Pearl Jam singles chronology
| "World Wide Suicide" (2006) | "Life Wasted" (2006) | "Gone" (2006) |

Music video
- "Life Wasted" on YouTube

Audio sample
- file; help;

= Life Wasted =

"Life Wasted" is a song by the American rock band Pearl Jam. Featuring lyrics written by vocalist Eddie Vedder and music written by guitarist Stone Gossard, "Life Wasted" was released on August 28, 2006 as the second single from the band's eighth studio album, Pearl Jam (2006). The song peaked at number 10 on the Billboard Modern Rock Tracks chart. On Pearl Jam, "Life Wasted" is reprised as a modified version on the album's tenth track, "Wasted Reprise".

==Origin and recording==
"Life Wasted" features lyrics written by vocalist Eddie Vedder and music written by guitarist Stone Gossard.

==Lyrics==
The lyrics for "Life Wasted" were reportedly written about the death of the punk rock guitarist Johnny Ramone and about the feelings one has after driving home from a funeral. In an interview with Rolling Stone, Vedder stated:
When you leave that funeral, that drive is as important as any single stretch of road you'll travel on. You've got a renewed appreciation for life. And I think that feeling can last through the day, through the week, but then things start getting back to normal and you start taking this living and breathing and eating thing for granted. I think that song is there to remind you, 'This is that feeling'....The truth is—I'm a little sensitive and this is a close, personal relationship. I'll just say it. Fuck it. Right up front. Half the record is based on the loss of the guy who turned out to be the best friend I ever had on the planet. And that was Johnny Ramone.

==Release and reception==
A 7" single for "Life Wasted" was released commercially in the UK on August 28, 2006. The B-side is "Come Back" from June 27, 2006 in Saint Paul, Minnesota at Xcel Energy Center. The single was also made available as a download from the UK iTunes Store.

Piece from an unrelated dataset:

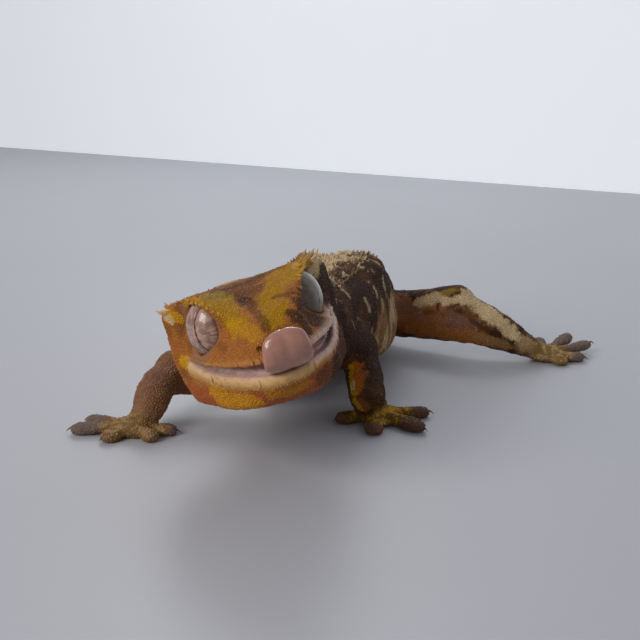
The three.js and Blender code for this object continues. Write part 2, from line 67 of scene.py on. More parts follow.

The song peaked at number 13 on the Billboard Mainstream Rock Tracks chart and number 10 on the Billboard Modern Rock Tracks chart.

Kyle Anderson of Spin said that "even though Eddie Vedder sings "Leave the fame to someone else" over the best riff Pete Townshend never wrote (on "Life Wasted"), he actually chuckles just before the last chorus. It's a small detail, but it's a sign that Pearl Jam are taking themselves less seriously, and it fits them like a snug flannel shirt." This is misquoted however, as the line is "leave the pain for someone else"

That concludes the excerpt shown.